Zwar sind bei der Polizei keine Fälle bekannt, aber Heinz-Peter Meidinger, Präsident des Deutschen Lehrerverbandes, warnt dennoch eindringlich vor solchen Serien und den Auswirkungen, die sie möglicherweise hervorrufen könnten. Pflicht und Schuld allein bei den Eltern zu suchen, sei aber "an der Lebenswirklichkeit vorbei", sagt Meidinger. "Als Lehrkräfte spüren wir natürlich die große Faszination, die solche Serien auf Netflix und anderen Plattformen ausüben. Wir gehen auch davon aus, dass der Kreis der Schülerinnen und Schüler, die "Squid Game" kennen und anschauen, sich beileibe nicht nur auf die Altersgruppe über 16, für die die Serie zugelassen ist, eingrenzen lässt. Überhaupt muss man feststellen, dass es einen Jugendschutz im Sinne der FSK bezogen auf Gewaltdarstellungen und Pornographie in der Praxis nicht mehr gibt."

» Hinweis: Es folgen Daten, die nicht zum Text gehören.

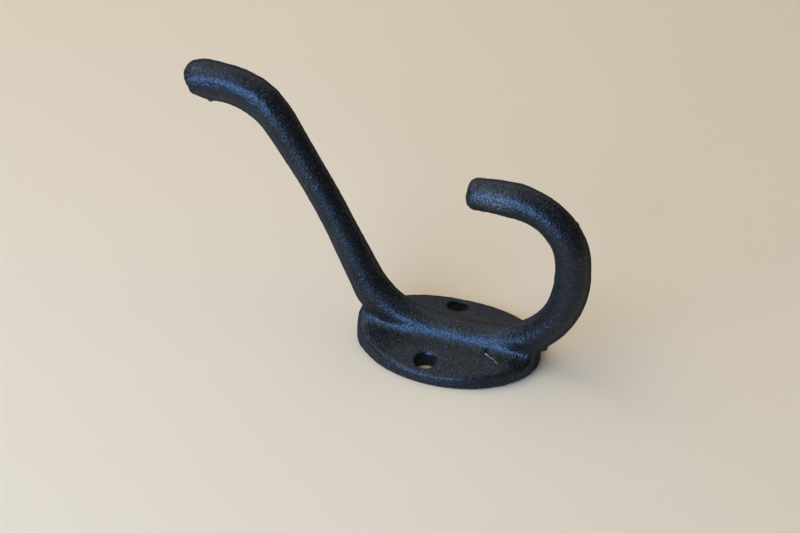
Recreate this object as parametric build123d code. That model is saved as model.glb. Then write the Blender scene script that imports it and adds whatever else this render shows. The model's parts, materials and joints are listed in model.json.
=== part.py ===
from build123d import *
import os
from math import radians, tan

# Cast hat-and-coat hook: one iron casting with an oval back plate, a rib across it,
# a long hat arm from the top of the rib and a curled coat hook from the bottom.
# Frame: X across the wall, Y up the wall, Z out of the wall. The origin is the middle
# of the plate's back face, and X = 0 is the mirror plane, where the mould parts.
# Lengths are millimetres and angles are degrees.

# Back plate: an oval slab whose front is a low barrel, thickest along the rib
plate_height = 45.6
plate_width = 34.0
plate_side_thickness = 2.8
plate_middle_thickness = 4.8
plate_side_draft = 9.0
plate_end_draft = 0.5
plate_rim_radius = 0.8
plate_back_edge = 0.3

# Screw holes, one on each side of the rib, set in from the plate's sides
hole_side_distance = 4.95
hole_lift = 2.0
hole_diameter = 5.0
hole_mouth_bevel = 0.4

# Rib, and the saddle that spreads its foot on the plate
rib_axis_height = 3.95
rib_diameter = 8.3
saddle_waist = 6.8
saddle_fillet = 2.2

# Hat arm: rib, root, lower run, bow, upper run, bend and tip run, in that order
hat_rib_reach = 2.3
hat_root_radius = 22.7
hat_root_turn = 62.6
hat_lower_run = 13.9
hat_bow_radius = 160.0
hat_bow_turn = 5.4
hat_upper_run = 14.2
hat_bend_radius = 17.2
hat_bend_turn = 56.4
hat_tip_run = 9.2
hat_waist_diameter = 7.4
hat_bend_diameter = 8.2
hat_tip_diameter = 9.0
hat_tip_rounding = 2.2

# Coat hook: rib, root, sweep, rise, bend and tip run, in that order
coat_rib_reach = 6.4
coat_root_radius = 23.3
coat_root_turn = 41.0
coat_sweep_radius = 23.3
coat_sweep_turn = 50.0
coat_rise = 2.2
coat_bend_radius = 15.5
coat_bend_turn = 89.0
coat_tip_run = 10.5
coat_bend_diameter = 8.1
coat_tip_diameter = 7.5
coat_tip_rounding = 1.85

node_name = "hook_casting"


def oval_block(height):
    """Drafted oval block that stands on the wall, with the plate's outline at its foot."""
    across = plate_width / 2 - height * tan(radians(plate_side_draft))
    upright = plate_height / 2 - height * tan(radians(plate_end_draft))
    foot = Ellipse(plate_width / 2, plate_height / 2)
    head = Pos(0, 0, height) * Ellipse(across, upright)
    return loft([foot, head])


def back_plate():
    """Oval block under a barrel-shaped front, with a rounded rim."""
    half = plate_width / 2
    left = (-half, plate_side_thickness)
    right = (half, plate_side_thickness)
    with BuildSketch(Plane.XZ) as barrel:
        with BuildLine():
            ThreePointArc(left, (0, plate_middle_thickness), right)
            Polyline(right, (half, 0), (-half, 0), left)
        make_face()
    plate = oval_block(plate_middle_thickness) & extrude(barrel.sketch, plate_height, both=True)
    front = plate.faces().sort_by(Axis.Z)[-1]
    plate = fillet(front.edges(), plate_rim_radius)
    back = plate.faces().sort_by(Axis.Z)[0]
    return chamfer(back.edges(), plate_back_edge)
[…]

Wichtig sei, so Meidinger, dass Kinder und Jugendliche Ansprechpartner haben, an die sie sich wenden können, wenn solche Serien Ängste und Verstörungen auslösen, vorzugsweise die Eltern, aber auch Lehrkräfte in der Schule. "Viele Jugendliche können deutlich zwischen Fiktion und Realität unterscheiden, aber nicht alle. Negative Effekte können sich vor allem bei jungen Menschen ergeben, die ohnehin psychische Probleme haben oder unter sozialen Kontaktstörungen leiden", gibt er zu bedenken.

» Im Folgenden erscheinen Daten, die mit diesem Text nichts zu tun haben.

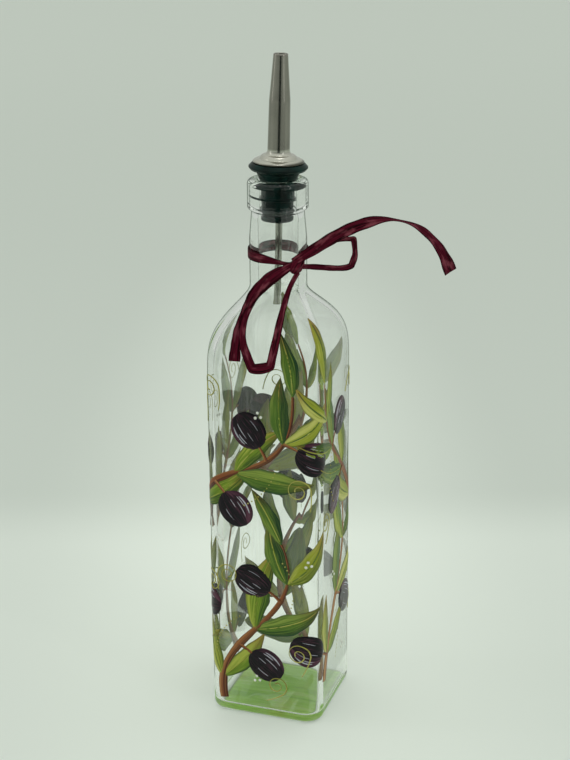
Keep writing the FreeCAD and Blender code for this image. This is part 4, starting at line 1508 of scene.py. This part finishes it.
@dataclass
class Studio:
    """The camera, a pale paper floor and soft light."""

    azimuth: float = 19.08
    distance: float = 702.6
    height: float = 409.7
    pitch: float = 19.185
    roll: float = -0.462
    lens: float = 75.0
    shift: float = 0.0075
    floor_radius: float = 150000.0
    paper: StudioFloor = StudioFloor()
    horizon: Colour = (0.56, 0.592, 0.553)
    zenith: Colour = (0.82, 0.850, 0.798)
    before: Colour = (0.29, 0.308, 0.287)

    def camera(self) -> None:
        """The camera: it stands round the object by its azimuth and looks down by its pitch."""
        az, pitch = math.radians(self.azimuth), math.radians(self.pitch)
        back = Vector((math.sin(az) * math.cos(pitch), -math.cos(az) * math.cos(pitch), math.sin(pitch)))
        right = Vector((math.cos(az), math.sin(az), 0.0))
        turned_view = Matrix((right, back.cross(right), back)).transposed().to_4x4()
        data = bpy.data.cameras.new("camera")
        data.lens = self.lens
        data.sensor_width = 36.0
        data.shift_x = self.shift
        data.clip_start, data.clip_end = 0.01, 500.0
        made = linked("camera", data)
        place = Vector((self.distance * math.sin(az), -self.distance * math.cos(az), self.height)) * METRE
        made.matrix_world = Matrix.Translation(place) @ turned_view @ Matrix.Rotation(math.radians(self.roll), 4, "Z")
        bpy.context.scene.camera = made

    def floor(self) -> None:
        """A wide disc of paper: rings of points, each radius a power of its share."""
        radius = self.floor_radius * np.linspace(0.08, 1, 28)[:, None] ** 5
        angle = np.linspace(0, 2 * math.pi, 96, endpoint=False)[None, :]
        top = beside(radius * np.cos(angle), radius * np.sin(angle), -0.02)
        shell = Shell.of_rings(np.concatenate([top, top[::-1] - np.array([0, 0, 4.0])]))
        shell.piece("paper_floor", [self.paper.material(math.radians(self.azimuth))])

    def flag(self, name: str, near: float, far: float, half_turn: float, low: float, high: float) -> None:
        """A black sheet in front of the object that only reflections meet, a painted reflection that darkens what the
        steel, plastic and glass reflect: a block bent round the axis.

        Args:
            name: Its name.
            near: Its nearer side, from the axis.
            far: Its farther side.
            half_turn: How far it reaches to each side, in degrees.
            low: Its lower side.
            high: Its upper side.
        """
        turn = math.radians(self.azimuth - 90) + np.radians(np.linspace(-half_turn, half_turn, 33))[:, None]
        reach, height = np.array([near, far, far, near]), np.array([low, low, high, high])
        shell = Shell.of_rings(beside(reach * np.cos(turn), reach * np.sin(turn), height))
        made = shell.piece(name, [DarkPlastic(name).material()])
        made.visible_camera = made.visible_diffuse = made.visible_shadow = False

    def lamp(self, name: str, place: Point, target: Point, size: tuple[float, float], power: float) -> None:
        """A soft rectangular lamp.

        Args:
            name: Its name.
            place: Where it stands, in metres.
            target: What it points at, in metres.
            size: Width and height, in metres.
            power: Watts.
        """
        data = bpy.data.lights.new(name, "AREA")
        data.shape = "RECTANGLE"
        data.size, data.size_y = size
        data.energy = power
        made = linked(name, data)
        made.location = place
        made.rotation_euler = (Vector(target) - Vector(place)).to_track_quat("-Z", "Y").to_euler()

    def world(self) -> None:
        """Soft surrounding light, brightest overhead and dimmest low down in front of the object."""
        world = bpy.data.worlds.new("studio_air")
        bpy.context.scene.world = world
        world.use_nodes = True
        graph = Graph("studio_air", world.node_tree)
        x, y, z = graph.axes(graph.node("ShaderNodeTexCoord", out="Generated"))
        az = math.radians(self.azimuth)
        front = x * math.sin(az) - y * math.cos(az)
        share = front.step(0.25, 0.95) * (1 - z.step(0.25, 0.75))
        light = graph.blend(share, graph.blend(z.step(0.2, 0.95), self.horizon, self.zenith), self.before)
        graph.node("ShaderNodeOutputWorld", None, {0: graph.node("ShaderNodeBackground", None, {0: light, 1: 1.0})})

    def build(self) -> None:
        """Set up light and floor."""
        self.floor()
        self.world()
        # painted reflection: black sheets that only reflections meet, one standing in front and one lying on the floor
        # far in front
        self.flag("dark_reflection_card", 500.0, 505.0, 12.5, 1.0, 420.0)
        self.flag("dark_reflection_mat", 980.0, 1320.0, 65.0, 0.5, 1.5)
        self.lamp("overhead", (0.05, 0.10, 1.25), (0, 0, 0.1), (0.34, 0.34), 0.8)
        self.lamp("left_panel", (-0.85, -0.25, 0.60), (0, 0, 0.15), (0.12, 0.9), 0.4)
        self.lamp("right_panel", (0.80, -0.35, 0.60), (0, 0, 0.15), (0.10, 0.9), 0.4)
        scene = bpy.context.scene
        scene.view_settings.view_transform = "Standard"
        scene.view_settings.look = "None"
        scene.view_settings.exposure = 0.0


def main() -> None:
    """Build every piece in order."""
    logging.basicConfig(level=logging.INFO, format="%(name)s: %(message)s")
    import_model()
    studio = Studio()
    studio.camera()
    bow = Bow()
    raffia = bow.finish.material()
    for strip in bow.strips:
        strip.build(raffia)
    bow.band(raffia)
    bow.knot(raffia)
    bottle = Bottle()
    bottle.build()
    BasePaint(bottle).build()
    pourer = Pourer()
    pourer.stopper()
    pourer.spout()
    pourer.tube()
    Ornament(bottle.outer).build()
    studio.build()


if __name__ == "__main__":
    main()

Psychische Auswirkungen machen Sorgen
Dass Serien, Filme oder Spiele bei Schülern generell ein gewisses Übermaß an Gewalt hervorrufen, glaubt der ehemalige Gymnasiallehrer nicht. Vielmehr Sorgen bereiteten die psychischen Auswirkungen, die Serien wie "Squid Game" verursachen könnten. "Die Gewaltpräventionsforschung ist sich einig, dass man die Auswirkungen von expliziten Gewaltdarstellungen in Fernsehserien oder auch Computerspielen differenziert sehen muss. Es gibt Studien, die zeigen, dass etwa das Eintauchen in die Welt von Egoshooterspielen bei den meisten Jugendlichen nicht zu realer Gewaltanwendung führt, allerdings eben bei besonders labilen Charakteren dann doch zu Besorgnis erregenden Verhaltensänderungen führen kann. Ähnlich ist es wohl auch in diesem Fall, wobei mir die Verstörung und Verängstigung sensibler Kinder und Jugendlicher mehr Sorgen macht als die Befürchtung einer neuen Gewaltwelle auf Pausenhöfen", macht er deutlich.

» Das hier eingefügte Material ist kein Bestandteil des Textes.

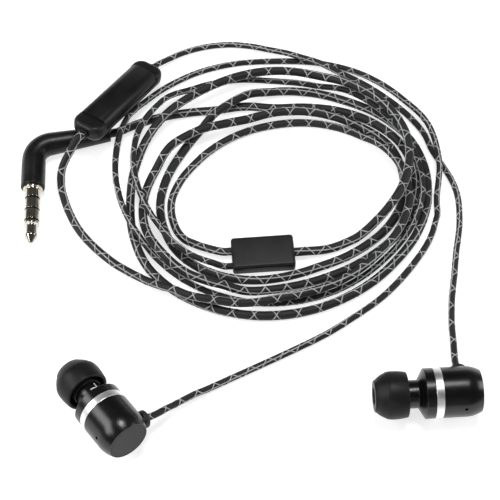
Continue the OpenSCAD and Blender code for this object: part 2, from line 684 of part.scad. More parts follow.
on_plug() jack_sleeve();
on_plug() jack_ring_2();
on_plug() jack_ring_1();
on_plug() jack_tip();
on_plug() jack_insulators();
main_cord_coil();
main_cord_lead();
remote_cord_coil();
remote_cord_lead();
left_cord_coil();
left_cord_lead();
right_cord_lead();
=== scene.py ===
import math
import bpy
import bmesh
from mathutils import Matrix, Vector


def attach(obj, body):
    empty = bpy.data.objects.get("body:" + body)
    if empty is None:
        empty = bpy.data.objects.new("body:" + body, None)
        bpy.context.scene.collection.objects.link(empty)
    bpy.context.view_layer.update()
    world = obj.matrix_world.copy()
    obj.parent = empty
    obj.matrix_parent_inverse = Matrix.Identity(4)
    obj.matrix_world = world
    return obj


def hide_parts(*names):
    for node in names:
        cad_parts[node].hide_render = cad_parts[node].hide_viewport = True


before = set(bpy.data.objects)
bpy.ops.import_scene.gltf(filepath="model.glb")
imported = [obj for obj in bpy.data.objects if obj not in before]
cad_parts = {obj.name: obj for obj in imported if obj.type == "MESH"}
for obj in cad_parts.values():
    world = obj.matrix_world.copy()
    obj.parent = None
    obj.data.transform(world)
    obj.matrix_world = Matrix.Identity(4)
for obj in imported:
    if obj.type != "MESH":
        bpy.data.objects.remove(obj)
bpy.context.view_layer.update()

# ---- Camera: a long lens that looks down on the set at 60 degrees, from in front of the
# earbuds. The set lies on the plane z = 0, and y runs away from the camera.
aim = Vector((-0.0038, 0.0405, 0))
eye = Vector((-0.0038, -0.1042, 0.2506))
camera_data = bpy.data.cameras.new("view")
camera_data.sensor_width = 36
camera_data.lens = 92.6
camera_data.clip_start = 0.01
camera = bpy.data.objects.new("view", camera_data)
camera.location = eye
camera.rotation_euler = (aim - eye).to_track_quat("-Z", "Y").to_euler()
bpy.context.scene.collection.objects.link(camera)
bpy.context.scene.camera = camera
bpy.context.scene.view_settings.view_transform = "Standard"

# ---- Cords: charcoal woven sheaths over copper strands, each one unbroken length.
# They leave the pieces straight, wind about one middle and lie flat, and where a
# strand crosses another it rises over it. Routes and places are in millimetres, times mm.
mm = 0.001


def spun(degrees, axis):
    return Matrix.Rotation(math.radians(degrees), 4, axis)


def resting(at, tilt, yaw):
    """The place of a piece that is turned about Y by tilt and about Z by yaw."""
    return Matrix.Translation(Vector(at) * mm) @ spun(yaw, "Z") @ spun(tilt, "Y") @ Matrix.Scale(mm, 4)


plug_angle = 101
plug_arm = 17.8
arm_drop = 0.75
roll_axis = Vector((math.cos(math.radians(plug_angle)), -math.sin(math.radians(plug_angle)), 0))
roll = -math.asin(arm_drop / (plug_arm * math.sin(math.radians(plug_angle))))
left_place = resting((-33.6, -1.5, 6.65), 100, 128)
right_place = resting((34.85, 3.3, 5.28), 90, 183.4)
splitter_place = resting((-0.9, 38.5, 0), 0, 4.5)
remote_place = resting((-34.8, 78.15, 5.5), 14, 59)
plug_place = resting((-54.1, 66.7, 2.75), 0, 14) @ Matrix.Rotation(roll, 4, roll_axis)


def lying(x, y, z):
    return Vector((x, y, z)) * mm


def laid(*places):
    return [lying(*place) for place in places]


boot_heading = -68
boot_back = -5.5
built_boot_end = 8.2
in_boot = -1.6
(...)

Gewalt und Mobbing gehören inzwischen zum Schulalltag und dagegen müsse generell etwas getan werden. Sowohl von der schulischen Seite, als auch von Eltern. Gewaltprävention sei eine wichtige Aufgabe der pädagogischen Arbeit und der Werterziehung an Schulen. Wichtig sei vor allem ein Schul- und Klassenklima, in dem klar ist, dass die übergroße Mehrheit der Klasse psychisches und physisches Mobbing nicht duldet. "Gewalt kann sich vor allem da ausbreiten, wo die Täter auf die Wehrlosigkeit der Opfer und das Schweigen der Mitschüler bauen können. Solches Mobbing hat sich übrigens in den letzten Jahren stark vom Pausenhof oder dem Schulbus hinein in die WhatsApp-Gruppen und die Social-Media-Plattformen verlagert. Aber auch da darf Schule nicht wegsehen. Umfassende Prävention, Stärkung der Klassen- und Schulgemeinschaft sowie konsequente Ahndung und Verfolgung von Vorfällen, das ist der Schlüssel für die Bekämpfung von Gewalt an Schulen."